What's a "type unit"? I don't understand the last sentence here, in part because of that and in part because the chunk after "and" isn't grammatical (as far as I can tell). But I think I understand the basic idea in a vague way, and I'd like to understand it the way you do.
What I mean is that places do not have type unit
. unit
is the type with just one term. So two terms of this type are always the same term and you can't really distinguish between them. I'd say my last sentence is grammatical tho. I parse it like this:
(and (being tokens terms of that type)) (you need to distinguish between tokens in an execution.)
The only part I am not 100% sure about is "being tokens terms of that type", which I interpret as equivalent to "given that tokens are terms of that type". I've found some sentences that were of this form in some books though, so I assumed it's a thing in English.
I think if you transpose "being" and "tokens", it becomes clear.

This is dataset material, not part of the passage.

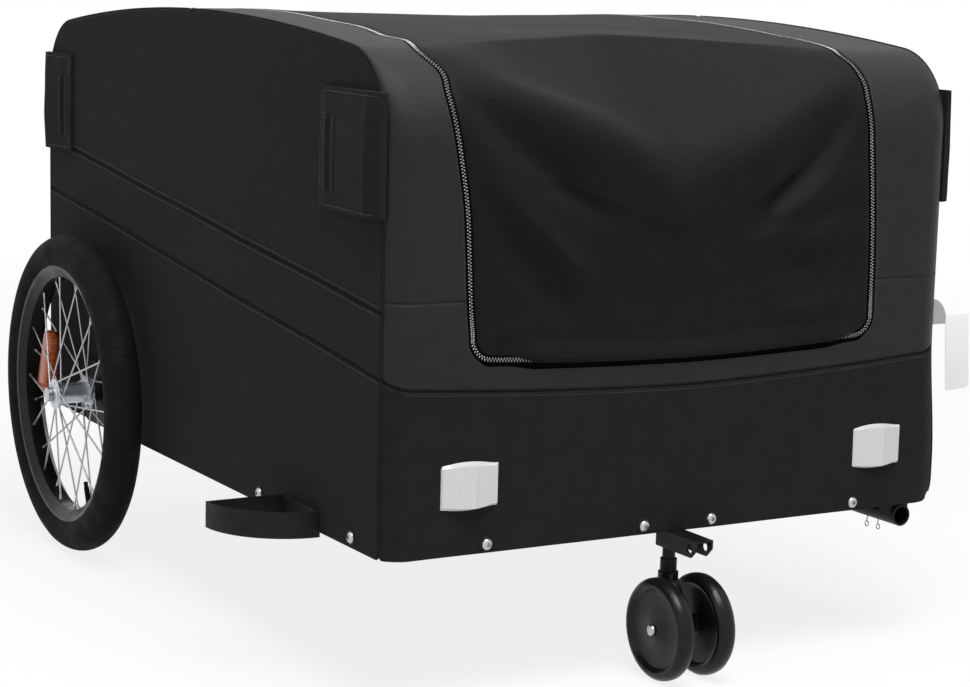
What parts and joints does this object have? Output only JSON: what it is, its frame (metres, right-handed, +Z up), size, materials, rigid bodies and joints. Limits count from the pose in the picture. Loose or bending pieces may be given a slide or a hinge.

There your places do not have type
unit
, and, tokens being terms of that type, you need to distinguish between tokens in an execution.
Yes, that's probably the confusing part. Transposing "tokens" and "being" like that sounds way more natural in English, but feels very unnatural in my first language, so probably that's the source of confusion :slight_smile:
Yes, "being tokens of that type" isn't grammatical in English unless it's part of something like "the aforementioned items being tokens of that type". That's what was throwing me.